If all the PDFs are the same format you can use plenty of existing techniques. If you have no control at all over that format you're in for a much harder time, and vLLMs look perilously close to being a great solution.
Just not the GPT-5 series! My experiments so far put Gemini 2.5 at the top of the pack, to the point where I'd almost trust it for some tasks - but definitely not for something as critical as extracting medical grades that influence people's ongoing careers!
-> put Gemini 2.5 at the top of the pack
I have come to the same conclusion having built a workflow that has seen 10 million+ non-standardized PDFs (freight bill of ladings) with running evaluations, as well as against the initial "ground-truth" dataset of 1,000 PDFs.
Humans: ~65% accurate
Gemini 1.5: ~72% accurate
Gemini 2.0: ~88% accurate
Gemini 2.5: ~92%* accurate
*Funny enough we were getting a consistent 2% improvement with 2.5 over 2.0 (90% versus 88%) until as a lark we decided to just copy the same prompt 10x.
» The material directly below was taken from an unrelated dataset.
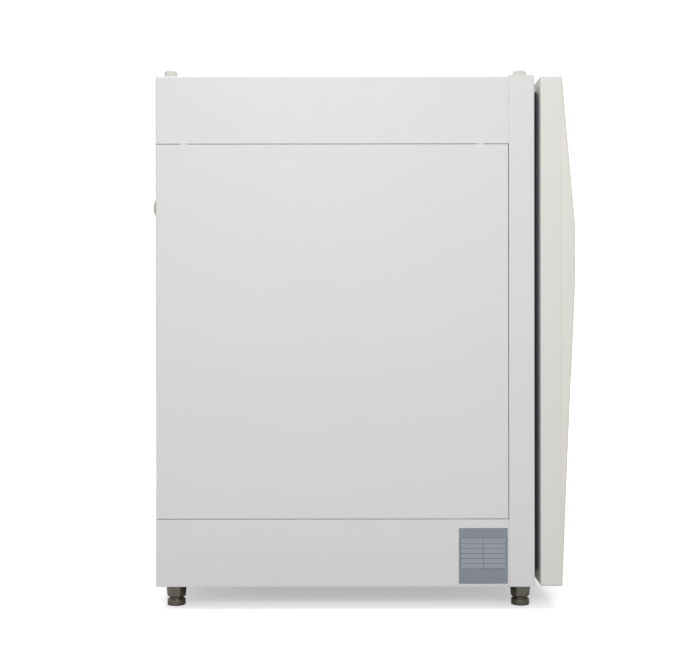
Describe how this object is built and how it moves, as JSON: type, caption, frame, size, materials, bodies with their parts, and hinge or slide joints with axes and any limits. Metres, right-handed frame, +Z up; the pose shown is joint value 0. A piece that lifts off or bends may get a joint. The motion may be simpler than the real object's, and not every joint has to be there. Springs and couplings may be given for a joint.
{
  "type": "tri-gas incubator",
  "caption": "Upright cell-culture incubator cabinet with a faceted outer door over an inner glass door, sliding shelves, a water pan, a fan duct and levelling feet",
  "frame": {"origin": "on the floor under the middle of the bounding box, feet screwed in", "axes": "+Z up, the door front faces -Y, +X to the right of someone facing the door"},
  "size_m": [0.637, 0.758, 0.931],
  "materials": {
    "painted_steel": "fine textured white powder coat",
    "stainless": "brushed stainless",
    "cast_white": "moulded white plastic",
    "foam": "rigid insulating foam",
    "heater_foil": "foil heater",
    "grey_rubber": "matt seal rubber",
    "white_rubber": "off-white rubber",
    "silicone": "translucent silicone",
    "clear_glass": "tempered glass",
    "black_glass": "dark display window",
    "grey_plastic": "grey plastic",
    "dark_plastic": "black plastic",
    "brass_fitting": "plain brass",
    "board": "green circuit board",
    "motor_metal": "cast housing",
    "bare_steel": "plated steel",
    "plate_silver": "silver film plate",
    "filter_paper": "pleated filter medium",
    "tube_plastic": "flexible gas tube"
  },
  "bodies": {
    "cabinet": {"base_pan": "painted_steel", "chamber_liner": "stainless", "chamber_sensors": "grey_plastic", "control_board": "board", "door_hinges": "stainless", "fan_motor": "motor_metal", "fan_plenum": "stainless", "foot_nuts": "bare_steel", "front_frame": "painted_steel", "gas_inlets": "brass_fitting", "gas_tubes": "tube_plastic", "gas_valves": "brass_fitting", "glass_brackets": "stainless", "heater_mats": "heater_foil", "hepa_filter": "filter_paper", "insulation": "foam", "latch_keeper": "stainless", "left_side_panel": "painted_steel", "lower_deck": "bare_steel", "mains_inlet": "dark_plastic", "mouth_gasket": "silicone", "panel_screws": "bare_steel", "port_sleeve": "silicone", "power_supply": "motor_metal", "rating_plate": "plate_silver", "rear_duct": "stainless", "rear_panel": "painted_steel", "right_side_panel": "painted_steel", "shelf_racks": "stainless", "stacking_pads": "white_rubber", "switch_bezel": "dark_plastic", "top_cover": "painted_steel", "upper_deck": "bare_steel"},
    "outer_door": {"door_pan": "painted_steel", "door_fascia": "cast_white", "door_back_panel": "stainless", "door_insulation": "foam", "door_gasket": "grey_rubber", "door_bushes": "grey_plastic", "display_window": "black_glass", "door_board": "board", "door_pull_cup": "grey_plastic"},
    "glass_door": {"glass_pane": "clear_glass", "glass_clamps": "stainless"},
    "glass_latch": {"glass_latch": "grey_plastic"},
    "water_pan": {"water_pan": "stainless"},
    "fan_wheel": {"fan_wheel": "grey_plastic"},
    "mains_switch": {"mains_switch": "dark_plastic"},
    "port_stopper": {"port_stopper": "white_rubber"},
    "shelf_1": {"shelf_1": "stainless"},
    "shelf_2": {"shelf_2": "stainless"},
    "shelf_3": {"shelf_3": "stainless"},
    "foot_front_left": {"foot_front_left": "bare_steel"},
    "foot_front_right": {"foot_front_right": "bare_steel"},
    "foot_rear_left": {"foot_rear_left": "bare_steel"},
    "foot_rear_right": {"foot_rear_right": "bare_steel"},
    "key_1": {"key_1": "grey_plastic"},
    "key_2": {"key_2": "grey_plastic"},
    "key_3": {"key_3": "grey_plastic"},
    "key_4": {"key_4": "grey_plastic"}
  },
  "joints": [
    {"name": "outer_door_hinge", "type": "hinge", "parent": "cabinet", "child": "outer_door", "pos_m": [0.3065, -0.344, 0.47845], "axis": [0, 0, 1], "range_deg": [0, 120]},
    {"name": "glass_door_hinge", "type": "hinge", "parent": "cabinet", "child": "glass_door", "pos_m": [0.268, -0.2917, 0.4745], "axis": [0, 0, 1], "range_deg": [0, 90]},
    {"name": "glass_latch_turn", "type": "hinge", "parent": "glass_door", "child": "glass_latch", "pos_m": [-0.247, -0.2808, 0.4745], "axis": [0, 1, 0], "range_deg": [0, 90]},
    {"name": "fan_spin", "type": "hinge", "parent": "cabinet", "child": "fan_wheel", "pos_m": [0, 0.0748, 0.764], "axis": [0, 0, 1], "continuous": true},
    {"name": "mains_rocker", "type": "hinge", "parent": "cabinet", "child": "mains_switch", "pos_m": [0.256, 0.3368, 0.864], "axis": [1, 0, 0], "range_deg": [0, 16]},
    {"name": "port_stopper_pull", "type": "slide", "parent": "cabinet", "child": "port_stopper", "axis": [0, 1, 0], "range_m": [0, 0.06]},
    {"name": "water_pan_slide", "type": "slide", "parent": "cabinet", "child": "water_pan", "axis": [0, -1, 0], "range_m": [0, 0.16]},
    {"name": "shelf_1_slide", "type": "slide", "parent": "cabinet", "child": "shelf_1", "axis": [0, -1, 0], "range_m": [0, 0.16]},
    {"name": "shelf_2_slide", "type": "slide", "parent": "cabinet", "child": "shelf_2", "axis": [0, -1, 0], "range_m": [0, 0.16]},
    {"name": "shelf_3_slide", "type": "slide", "parent": "cabinet", "child": "shelf_3", "axis": [0, -1, 0], "range_m": [0, 0.16]},
    {"name": "foot_front_left_screw", "type": "slide", "parent": "cabinet", "child": "foot_front_left", "axis": [0, 0, -1], "range_m": [0, 0.012]},
    {"name": "foot_front_right_screw", "type": "slide", "parent": "cabinet", "child": "foot_front_right", "axis": [0, 0, -1], "range_m": [0, 0.012]},
    {"name": "foot_rear_left_screw", "type": "slide", "parent": "cabinet", "child": "foot_rear_left", "axis": [0, 0, -1], "range_m": [0, 0.012]},
    {"name": "foot_rear_right_screw", "type": "slide", "parent": "cabinet", "child": "foot_rear_right", "axis": [0, 0, -1], "range_m": [0, 0.012]},
    {"name": "key_1_press", "type": "slide", "parent": "outer_door", "child": "key_1", "axis": [0, 0.9962, -0.0871], "range_m": [0, 0.0012], "stiffness_N_per_m": 400},
    {"name": "key_2_press", "type": "slide", "parent": "outer_door", "child": "key_2", "axis": [0, 0.9962, -0.0871], "range_m": [0, 0.0012], "stiffness_N_per_m": 400},
    {"name": "key_3_press", "type": "slide", "parent": "outer_door", "child": "key_3", "axis": [0, 0.9962, -0.0871], "range_m": [0, 0.0012], "stiffness_N_per_m": 400},
    {"name": "key_4_press", "type": "slide", "parent": "outer_door", "child": "key_4", "axis": [0, 0.9962, -0.0871], "range_m": [0, 0.0012], "stiffness_N_per_m": 400}
  ],
  "couplings": [
    {"joint": "glass_door_hinge", "follows": "outer_door_hinge", "ratio": 0.75},
    {"joint": "water_pan_slide", "follows": "outer_door_hinge", "m_per_rad": 0.0763},
    {"joint": "shelf_1_slide", "follows": "outer_door_hinge", "m_per_rad": 0.0763},
    {"joint": "shelf_2_slide", "follows": "outer_door_hinge", "m_per_rad": 0.0763},
    {"joint": "shelf_3_slide", "follows": "outer_door_hinge", "m_per_rad": 0.0763}
  ]
}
Squeezed 2% more out of that one :D
Gemini 3.0 is rumored to drop any day now, will be very interesting to see the score that gets for your benchmark here.
As long as the ergonomics with the SDK stay the same. Jumping up to a new model this far in is something I don't want to contemplate wrestling with honestly. When we were forced off of 1.5 to 2.0 we found that our context strategy had to be completely reworked to recover and see better returns.
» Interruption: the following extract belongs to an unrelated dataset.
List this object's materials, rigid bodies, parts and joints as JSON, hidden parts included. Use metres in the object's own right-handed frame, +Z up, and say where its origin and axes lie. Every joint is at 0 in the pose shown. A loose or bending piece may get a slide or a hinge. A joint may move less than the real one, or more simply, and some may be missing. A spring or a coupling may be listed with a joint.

>Just not the GPT-5 series! My experiments so far put Gemini 2.5 at the top of the pack, to the point where I'd almost trust it for some tasks
Got it. The non-experts are holding it wrong!
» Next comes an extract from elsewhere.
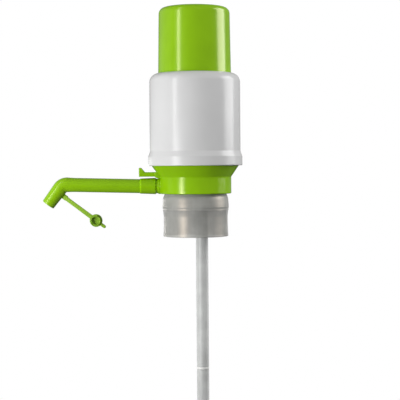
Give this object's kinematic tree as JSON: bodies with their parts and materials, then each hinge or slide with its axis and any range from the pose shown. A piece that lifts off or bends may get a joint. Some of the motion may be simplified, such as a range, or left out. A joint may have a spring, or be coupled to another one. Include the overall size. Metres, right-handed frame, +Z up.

The laymen are told "just use the app" or "just use the website". No need to worry about API keys or routers or wrapper scripts that way!
Sure.
Yet the laymen are expected to maintain a mental model of the failure modes and intended applications of Grok 4 vs Grok 4 Fast vs Gemini 2.5 Pro vs GPT-4.1 Mini vs GPT-5 vs Claude Sonnet 4.5...
It's a moving target. The laymen read the marketing puffery around each new model release and think the newest model is even more capable.
"This model sounds awesome. OpenAI does it again! Surely it can OCR my invoice PDFs this time!"
I mean, look at it:
And on and on it goes...
"The non-experts are holding it wrong!"
We aren't talking about non-experts here. Go read https://www.thalamusgme.com/blogs/methodology-for-creation-a...
They're clearly competent developers (despite mis-identifying GPT-5-mini as GPT-5o-mini) - but they also don't appear to have evaluated the alternative models, presumably because of this bit:
"This solution was selected given Thalamus utilizes Microsoft Azure for cloud hosting and has an enterprise agreement with them, as well as with OpenAI, which improves overall data and model security"
I agree with your general point though. I've been a pretty consistent voice in saying that this stuff is extremely difficult to use.
> The laymen
The solution architect, leads, product managers and engineers that were behind this feature are now laymen who shouldn't do their due diligence on a system to be used to do an extremely important task? They shouldn't test this system across a wide range of input pdfs for accuracy and accept nothing below 100%?